[start of Available data]
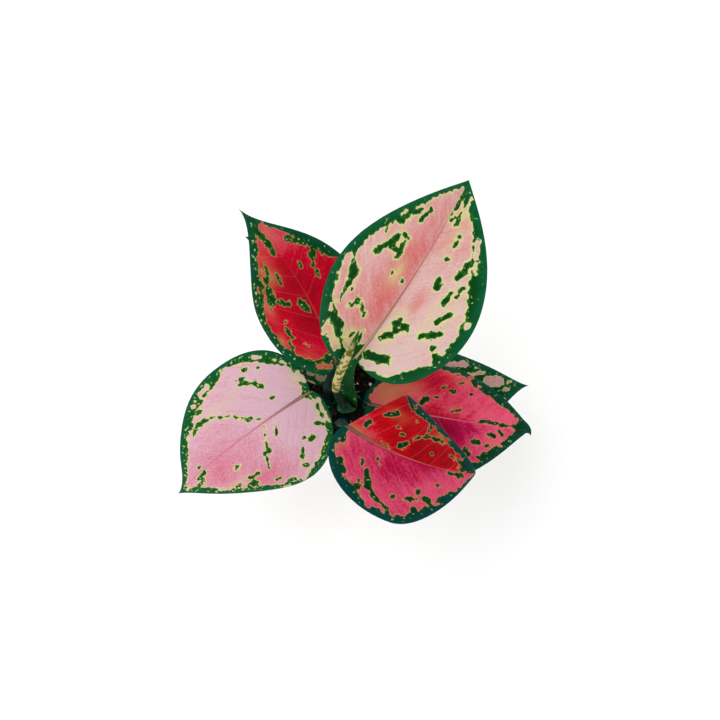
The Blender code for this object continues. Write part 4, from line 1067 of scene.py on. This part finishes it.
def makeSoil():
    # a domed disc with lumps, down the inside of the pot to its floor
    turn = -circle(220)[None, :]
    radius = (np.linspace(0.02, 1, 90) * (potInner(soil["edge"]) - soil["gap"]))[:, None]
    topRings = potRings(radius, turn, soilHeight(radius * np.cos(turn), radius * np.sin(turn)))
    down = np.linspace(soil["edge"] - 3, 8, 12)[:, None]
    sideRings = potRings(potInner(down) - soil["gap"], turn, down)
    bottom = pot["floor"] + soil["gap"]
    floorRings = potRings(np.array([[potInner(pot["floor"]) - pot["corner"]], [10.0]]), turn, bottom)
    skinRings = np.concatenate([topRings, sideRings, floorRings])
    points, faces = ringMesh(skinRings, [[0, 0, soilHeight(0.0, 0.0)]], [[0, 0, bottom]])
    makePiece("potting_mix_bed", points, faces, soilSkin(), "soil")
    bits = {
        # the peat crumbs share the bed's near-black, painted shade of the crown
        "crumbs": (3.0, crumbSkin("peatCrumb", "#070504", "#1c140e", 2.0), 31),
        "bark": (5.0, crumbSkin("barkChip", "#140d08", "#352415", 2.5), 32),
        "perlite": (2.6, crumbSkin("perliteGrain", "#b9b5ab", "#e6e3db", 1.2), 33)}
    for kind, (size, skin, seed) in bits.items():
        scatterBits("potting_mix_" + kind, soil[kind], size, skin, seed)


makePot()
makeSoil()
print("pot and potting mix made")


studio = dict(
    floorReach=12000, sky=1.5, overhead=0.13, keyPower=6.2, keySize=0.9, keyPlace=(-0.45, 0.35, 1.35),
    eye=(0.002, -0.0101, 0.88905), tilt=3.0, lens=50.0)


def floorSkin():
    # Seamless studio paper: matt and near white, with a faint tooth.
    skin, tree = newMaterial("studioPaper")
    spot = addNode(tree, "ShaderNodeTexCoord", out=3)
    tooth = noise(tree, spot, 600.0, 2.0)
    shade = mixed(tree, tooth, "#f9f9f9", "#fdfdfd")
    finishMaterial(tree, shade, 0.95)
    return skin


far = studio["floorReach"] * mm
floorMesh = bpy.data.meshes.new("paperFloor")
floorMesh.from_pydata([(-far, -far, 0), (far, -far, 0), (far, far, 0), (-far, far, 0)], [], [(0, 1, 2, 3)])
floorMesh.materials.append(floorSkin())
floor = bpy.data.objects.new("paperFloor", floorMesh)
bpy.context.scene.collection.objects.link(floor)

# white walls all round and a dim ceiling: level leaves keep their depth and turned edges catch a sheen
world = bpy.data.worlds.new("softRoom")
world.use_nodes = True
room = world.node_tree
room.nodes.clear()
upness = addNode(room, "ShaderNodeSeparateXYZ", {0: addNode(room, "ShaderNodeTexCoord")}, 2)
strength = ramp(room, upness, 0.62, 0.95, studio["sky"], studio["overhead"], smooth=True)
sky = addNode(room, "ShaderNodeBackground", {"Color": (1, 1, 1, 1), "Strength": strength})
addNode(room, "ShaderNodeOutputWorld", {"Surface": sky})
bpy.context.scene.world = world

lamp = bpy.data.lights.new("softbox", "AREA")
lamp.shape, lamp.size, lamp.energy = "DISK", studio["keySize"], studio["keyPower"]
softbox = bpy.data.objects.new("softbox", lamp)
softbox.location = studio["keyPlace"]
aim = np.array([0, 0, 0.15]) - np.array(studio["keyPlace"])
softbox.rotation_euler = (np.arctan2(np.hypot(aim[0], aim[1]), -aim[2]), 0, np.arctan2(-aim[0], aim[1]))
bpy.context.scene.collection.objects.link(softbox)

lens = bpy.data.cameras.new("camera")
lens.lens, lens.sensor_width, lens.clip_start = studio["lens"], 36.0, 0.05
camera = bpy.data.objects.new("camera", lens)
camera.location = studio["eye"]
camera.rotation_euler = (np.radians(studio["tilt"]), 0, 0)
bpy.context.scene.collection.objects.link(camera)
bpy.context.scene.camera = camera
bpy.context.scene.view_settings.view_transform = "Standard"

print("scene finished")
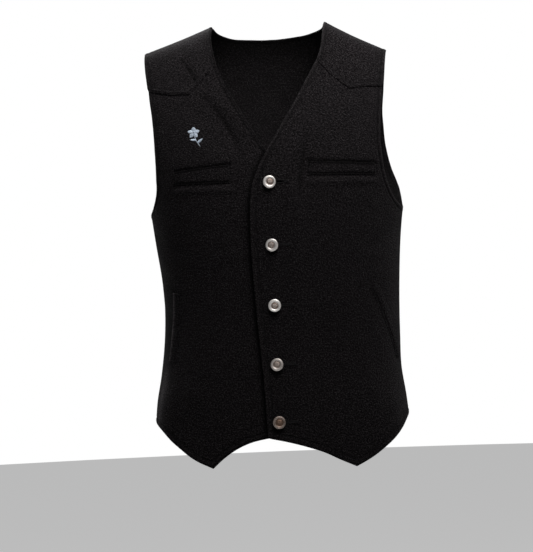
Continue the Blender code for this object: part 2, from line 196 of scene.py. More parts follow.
[end of Available data]
Produce the lines from the top of the listing through the "return skin" line exactly as they appear, with no additional output.

_Final result_.
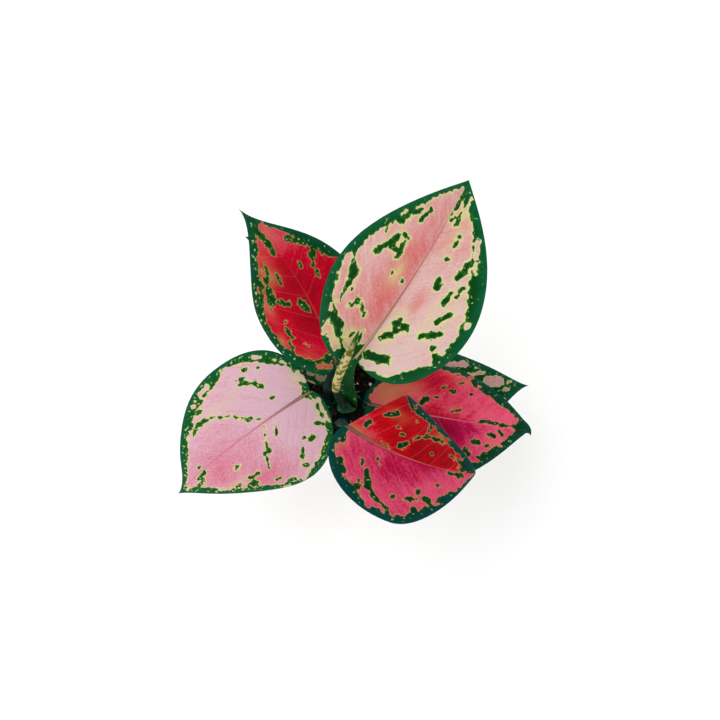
The Blender code for this object continues. Write part 4, from line 1067 of scene.py on. This part finishes it.
def makeSoil():
    # a domed disc with lumps, down the inside of the pot to its floor
    turn = -circle(220)[None, :]
    radius = (np.linspace(0.02, 1, 90) * (potInner(soil["edge"]) - soil["gap"]))[:, None]
    topRings = potRings(radius, turn, soilHeight(radius * np.cos(turn), radius * np.sin(turn)))
    down = np.linspace(soil["edge"] - 3, 8, 12)[:, None]
    sideRings = potRings(potInner(down) - soil["gap"], turn, down)
    bottom = pot["floor"] + soil["gap"]
    floorRings = potRings(np.array([[potInner(pot["floor"]) - pot["corner"]], [10.0]]), turn, bottom)
    skinRings = np.concatenate([topRings, sideRings, floorRings])
    points, faces = ringMesh(skinRings, [[0, 0, soilHeight(0.0, 0.0)]], [[0, 0, bottom]])
    makePiece("potting_mix_bed", points, faces, soilSkin(), "soil")
    bits = {
        # the peat crumbs share the bed's near-black, painted shade of the crown
        "crumbs": (3.0, crumbSkin("peatCrumb", "#070504", "#1c140e", 2.0), 31),
        "bark": (5.0, crumbSkin("barkChip", "#140d08", "#352415", 2.5), 32),
        "perlite": (2.6, crumbSkin("perliteGrain", "#b9b5ab", "#e6e3db", 1.2), 33)}
    for kind, (size, skin, seed) in bits.items():
        scatterBits("potting_mix_" + kind, soil[kind], size, skin, seed)


makePot()
makeSoil()
print("pot and potting mix made")


studio = dict(
    floorReach=12000, sky=1.5, overhead=0.13, keyPower=6.2, keySize=0.9, keyPlace=(-0.45, 0.35, 1.35),
    eye=(0.002, -0.0101, 0.88905), tilt=3.0, lens=50.0)


def floorSkin():
    # Seamless studio paper: matt and near white, with a faint tooth.
    skin, tree = newMaterial("studioPaper")
    spot = addNode(tree, "ShaderNodeTexCoord", out=3)
    tooth = noise(tree, spot, 600.0, 2.0)
    shade = mixed(tree, tooth, "#f9f9f9", "#fdfdfd")
    finishMaterial(tree, shade, 0.95)
    return skin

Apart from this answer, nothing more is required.